Fiebig directed Twelfth Night at Waldorf College, and prior to the show his actors handed out oranges and encouraged the audiences to drop their peels on the ground. The response was surprising: either they chose not to and became distractingly involved in not making a mess with their peels, or they became hyper-active, and threw peels at Malvolio. This involvement had the effect of making them implicit in the torture of Malvolio. The audience members were implicated as characters in the play—full members of the narrative community. The distraction of the audience gives the actors the chance to buy their audiences attention back with jokes, puns, etc. Is there a place for hyperactivity? In most original staging practices theatres, there is a line drawn between etiquette and interaction. However, have early modern distractions been simply replaced by modern ones—cell phones, candy wrappers, rude children?

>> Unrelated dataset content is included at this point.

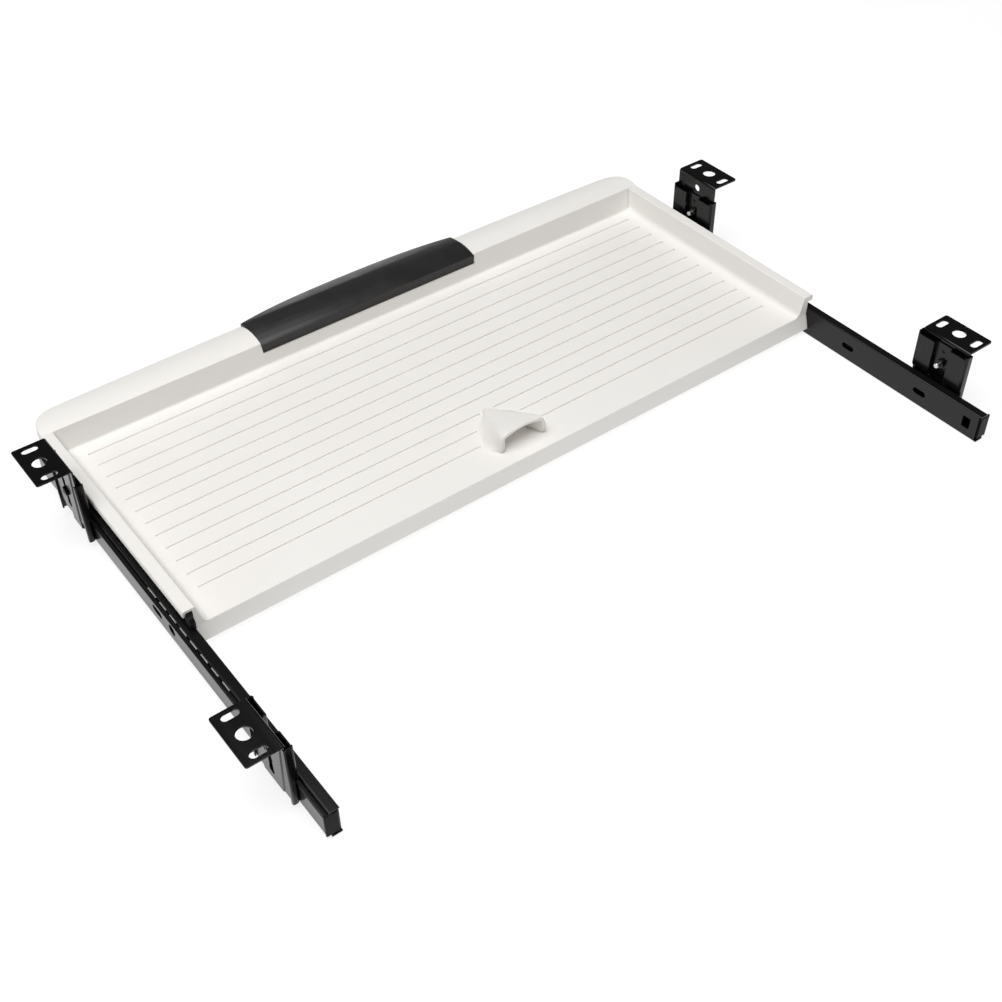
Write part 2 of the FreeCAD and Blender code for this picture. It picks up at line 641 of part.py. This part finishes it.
def tray():
    outer = rounded_rim(tray_block())
    skin = outer.cut(tray_block(tray_wall, tray_wall))
    # the rails lie under the side rims, so the outer skin stops short there
    for sign in (1, -1):
        skin = skin.cut(box(sign * slide_inner_x, sign * far, corner_wall_y, 100,
                            skirt_z - 30, rim_z - rim_hook_depth))
    bowl_shell = bowl(tray_wall).cut(box(-far, far, -far, far, rim_z, 0)).common(outer)
    pieces = [bowl_shell]
    under_rim = rim_z - tray_wall + 0.5
    for sign in (1, -1):
        inner_x, outer_x = sign * (slide_inner_x - tray_wall), sign * slide_inner_x
        pieces.append(box(inner_x, outer_x, corner_wall_y - tray_wall, 60, skirt_z, under_rim))
        pieces.append(box(inner_x, sign * (tray_half_width - 1.0), corner_wall_y - tray_wall,
                          corner_wall_y, skirt_z, under_rim))
        for y in screw_y:
            pieces.append(rod_x(sign * 307.0, outer_x, y, slide_centre_z, 4.0))
        # webs that close the side wall's rear end
        web_y = lip_top_y - end_web
        pieces.append(box(sign * 300.0, outer_x, web_y, 40.0, skirt_z, under_rim))
        pieces.append(box(inner_x, sign * (tray_half_width - 1.0), web_y, lip_top_y,
                          rim_z - rim_hook_depth, under_rim))
    # the rear lip and the ribs under the floor
    lip = prism_x([(lip_top_y - tray_wall, floor_z - 1.0), (40.0, floor_z - 1.0), (40.0, skirt_z),
                   (lip_bottom_y - tray_wall, skirt_z)], -slide_inner_x + 0.5, slide_inner_x - 0.5)
    pieces.append(lip)
    rib_z = floor_z - 10.0
    for y in (-190.0, -110.0, -50.0):
        pieces.append(box(-318.0, 318.0, y - 1.0, y + 1.0, rib_z, floor_z - 1.0))
    for x in (-240.0, -120.0, 120.0, 240.0):
        pieces.append(box(x - 1.0, x + 1.0, -225.0, lip_top_y, rib_z, floor_z - 1.0))
    # the seat for the handle in the front rim
    seat = box(-notch_half_length - tray_wall, notch_half_length + tray_wall, -far, rim_inner_y + 3.0,
               handle_seat_z - tray_wall, rim_z + rim_crown).common(outer)
    pieces.append(seat)
    shape = skin.fuse(pieces).removeSplitter()
    shape = shape.cut(bowl())
    shape = shape.cut(box(-notch_half_length, notch_half_length, -far, rim_inner_y + 5.0,
                          handle_seat_z, 0))
    shape = shape.cut(rear_trim())
    # room for the clip under the right rim's end
    shape = shape.cut(box(clip_inner_x - 0.1, tray_half_width - tray_wall, clip_front_y - 0.5, 60.0,
                          slide_centre_z + slide_height / 2, rim_z - tray_wall))
    # holes for the rail screws and the handle screws
    for sign in (1, -1):
        for y in screw_y:
            shape = shape.cut(rod_x(sign * 309.0, sign * 330.0, y, slide_centre_z, 1.6 + press_gap))
    for x in handle_screw_x:
        shape = shape.cut(rod_z(x, handle_screw_y, handle_seat_z - 5, handle_seat_z + 1, 2.1))
    # the hood over the cable hole
    shape = shape.fuse(hood_solid())
    shape = shape.cut(hood_hollow())
    shape = shape.cut(box(-cable_hole_half_width, cable_hole_half_width, *cable_hole_y,
                          floor_z - 20.0, floor_z + 1.0))
    grooves = [rod_x(x0, x1, y, floor_z + groove_rise, groove_r) for y, runs in groove_runs() for x0, x1 in runs]
    return shape.cut(Part.makeCompound(grooves))


# ---- handle -----------------------------------------------------------------------------------------
def handle_volume(inset=0.0, drop=0.0):
    """The handle's outer volume: bowed in plan, crowned in section."""
    x_in = handle_half_length - inset
    y_in = handle_inner_y - inset
    y_end = handle_end_y + inset
    sides = [Part.LineSegment(V(x_in, y_end, -80), V(x_in, y_in, -80)).toShape(),
             Part.LineSegment(V(x_in, y_in, -80), V(-x_in, y_in, -80)).toShape(),
             Part.LineSegment(V(-x_in, y_in, -80), V(-x_in, y_end, -80)).toShape()]
    bow = Part.Arc(V(-x_in, y_end, -80), V(0, handle_bow_y + inset, -80), V(x_in, y_end, -80)).toShape()
    plan = Part.Face(Part.Wire([*sides, bow])).extrude(V(0, 0, 80))
    crown_y = handle_inner_y - 20.0
    edge_z = rim_z - 0.7 - drop
    arc = Part.Arc(V(-far, handle_inner_y + 2, edge_z), V(-far, crown_y, handle_top_z - drop),
                   V(-far, handle_bow_y - 2, front_edge_z - 3.5 - drop)).toShape()
    low = -120.0
    a, b = V(-far, handle_bow_y - 2, front_edge_z - 3.5 - drop), V(-far, handle_bow_y - 2, low)
    c, d = V(-far, handle_inner_y + 2, low), V(-far, handle_inner_y + 2, edge_z)
    lines = [Part.LineSegment(p, q).toShape() for p, q in ((a, b), (b, c), (c, d))]
    return plan.common(Part.Face(Part.Wire([arc, *lines])).extrude(V(2 * far, 0, 0)))


def handle():
    # over the tray the shell ends on its seat; in front of the tray it reaches lower as a lip
    seat_zone = box(-far, far, -far, 0, handle_seat_z, 0)
    ends = [V(-lip_half_length, -far, handle_seat_z), V(lip_half_length, -far, handle_seat_z)]
    low = Part.Arc(ends[0], V(0, -far, handle_lip_z), ends[1]).toShape()
    lip_face = Part.Face(Part.Wire([low, Part.LineSegment(ends[1], ends[0]).toShape()]))
    lip_zone = lip_face.extrude(V(0, far + front_centre_y - 0.4, 0))
    whole = handle_volume()
    inside = handle_volume(handle_wall, handle_wall)
    zones = seat_zone.fuse(lip_zone)
    shell = whole.common(zones).cut(inside)
    tops = whole.cut(handle_volume(0.0, handle_wall))
    pieces = [tops.common(zones)]
    for x in handle_screw_x:
        pieces.append(rod_z(x, handle_screw_y, handle_seat_z, 0, 4.0).common(whole))
    for x in (-100.0, -60.0, -20.0, 20.0, 60.0, 100.0):
        pieces.append(box(x - 0.8, x + 0.8, -266.0, handle_inner_y - 1.0,
                          handle_seat_z + 2.0, 0).common(whole))
    shell = shell.fuse(pieces)
    for x in handle_screw_x:
        shell = shell.cut(rod_z(x, handle_screw_y, handle_seat_z - 1, handle_seat_z + 7.0, 1.9 + press_gap))
    # a step along the top of the inner face
    step = box(-far, far, handle_inner_y - 0.8, handle_inner_y + 5.0, handle_seat_z - 1, rim_z - 4.2)
    return shell.cut(step)


# ---- small fasteners of the drawer ----------------------------------------------------------------
def tray_screw(y):
    """A low-head screw from the rail's inside into the tray's side boss."""
    seat = slide_inner_x + slide_sheet
    head = rod_x(seat, seat + 1.3, y, slide_centre_z, 3.6)
    head = head.makeFillet(0.7, edges_around(head, lambda p: p.x > seat + 1.2))
    head = cut_cross_x(head, seat + 1.3, y, slide_centre_z, 1.9, 0.4, 0.8)
    shank = rod_x(310.0, seat, y, slide_centre_z, 1.6)
    return head.fuse(shank)


def handle_screw(x):
    seat = handle_seat_z - tray_wall
    head = rod_z(x, handle_screw_y, seat - 2.4, seat, 4.0)
    head = head.makeFillet(1.0, edges_around(head, lambda p: p.z < seat - 2.3))
    return head.fuse(rod_z(x, handle_screw_y, seat, handle_seat_z + 6.0, 1.9))


def rim_clip():
    """A clip on the right drawer rail: it fills the end of the rim's hollow and stands out behind it."""
    low = slide_centre_z + slide_height / 2 + 0.05
    high = rim_z - tray_wall - 0.4
    tongue = box(clip_inner_x, tray_half_width - tray_wall - 0.1, clip_front_y, lip_top_y + 0.7, low, high)
    block = box(slide_inner_x - 0.6, tray_half_width - 1.4, lip_top_y + 0.7, clip_rear_y, low, high)
    clip = tongue.fuse(block).removeSplitter()
    round_edges = edges_along(clip, V(1, 0, 0), lambda p: p.z > high - 0.1 and p.y > clip_rear_y - 0.1)
    clip = clip.makeFillet(5.0, round_edges)
    crown = edges_along(clip, V(0, 1, 0), lambda p: p.z > high - 0.1 and p.y > lip_top_y)
    return clip.makeFillet(1.0, crown)


# ---- write the parts ----------------------------------------------------------------------------------
os.makedirs("parts", exist_ok=True)

sides = {"right": lambda shape: shape, "left": mirrored}
ends = {"front": (-bracket_half_span_y, 0.0), "rear": (bracket_half_span_y, -adjust_pitch)}

for side, place in sides.items():
    save("cabinet_rail_" + side, place(cabinet_rail()))
    save("drawer_rail_" + side, place(drawer_rail()))
    save("ball_retainer_" + side, place(ball_retainer()))
    save("bearing_balls_" + side, place(bearing_balls()))
    save("rear_stop_" + side, place(rear_stop()))
    save("tray_screws_" + side, place(Part.makeCompound([tray_screw(y) for y in screw_y])))
    save("plate_rivets_" + side, place(Part.makeCompound([plate_rivet(y) for y in rivet_places()])))
    for end, (y, drop) in ends.items():
        save("guide_plate_" + end + "_" + side, place(moved(guide_plate(), dy=y)))
        save("hanger_" + end + "_" + side, place(moved(hanger(), dy=y, dz=drop)))
        save("clamp_screw_" + end + "_" + side, place(moved(clamp_screw(), dy=y)))

save("tray", tray())
save("rim_clip", rim_clip())
save("pull_handle", handle())
save("handle_screws", Part.makeCompound([handle_screw(x) for x in handle_screw_x]))
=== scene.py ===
import json
import math

import bmesh
import bpy
from mathutils import Matrix, Vector


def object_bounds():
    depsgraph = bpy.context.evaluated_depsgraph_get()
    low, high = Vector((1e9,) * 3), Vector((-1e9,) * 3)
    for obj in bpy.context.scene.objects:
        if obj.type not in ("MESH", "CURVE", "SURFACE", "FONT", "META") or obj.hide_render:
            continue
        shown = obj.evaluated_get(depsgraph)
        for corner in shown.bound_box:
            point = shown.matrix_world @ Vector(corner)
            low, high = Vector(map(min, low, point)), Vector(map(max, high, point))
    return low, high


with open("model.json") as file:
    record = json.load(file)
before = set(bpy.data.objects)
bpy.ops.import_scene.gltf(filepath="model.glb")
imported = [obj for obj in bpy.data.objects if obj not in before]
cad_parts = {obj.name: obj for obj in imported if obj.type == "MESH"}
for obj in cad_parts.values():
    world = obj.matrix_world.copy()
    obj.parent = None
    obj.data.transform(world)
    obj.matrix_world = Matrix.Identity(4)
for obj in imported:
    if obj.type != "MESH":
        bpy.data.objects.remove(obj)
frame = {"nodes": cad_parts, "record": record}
cad_low, cad_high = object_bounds()
nodes = frame["nodes"]
scene = bpy.context.scene

# ---- sizes and places, in metres -------------------------------------------------------------
slide_middle_z = -0.066            # the middle line of the ball slides
retainer_web_half = 0.010          # the retainers' webs get painted shade, black, up to this far from it
blackened_from_x = 0.3355          # the screws are black farther out than this
weld_distance = 2e-6               # joins the split vertices of a CAD mesh
floor_gap = 0.0005                 # between the floor and the lowest point of the object
floor_size = 14.0
softbox_size = 2.6

# ---- plain colours ---------------------------------------------------------------------------
# black for the screws farther out, and painted shade on the retainer webs
black_finish_and_shade = (0.012, 0.012, 0.013)
white = (1.0, 1.0, 1.0, 1.0)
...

Fiebig concludes by accusing us all of being "Victorian by nature," preferring order and etiquette over chaose. However, perhaps heightened response joined and could still join the heightened language of the play. So, what is the ideal: early modern production, or early modern response?

Goodness, still no bear.


Katherine Mayberry "Actors and Auditors"

Early modern playwrights wrote their plays with the actor/audience relationship in the forefront. Early modern playhouse architecture emphasizes the actor/audience relationship (the sharing of sightlines—or even physical space). Actors themselves can use delivery to create this contact in almost all moments within shows. Staging itself can create bonds. Sometimes actors can create contact without speaking, at all.

Daniel Rigby and John Harrell are back, and provide examples of staging. An actor appearing in the balcony above completes the circle of audience around the stage. Or, a character witnessing a scene in the balcony from the downstage area puts the character in the same position as the audience members themselves. Either upstage, downstage, or above, audience members either recognize or identify with the perspective of the character onstage. Mayberry provided a very useful handout with photo examples of the various positions onstage and then discusses the way in which these positions affect the audience members.

The Blackfriars stage lends itself particularly to the connection between audience and performance. In conclusion, the actor/audience alignment provided by this space challenges the audience and reminds them of their role in the performance.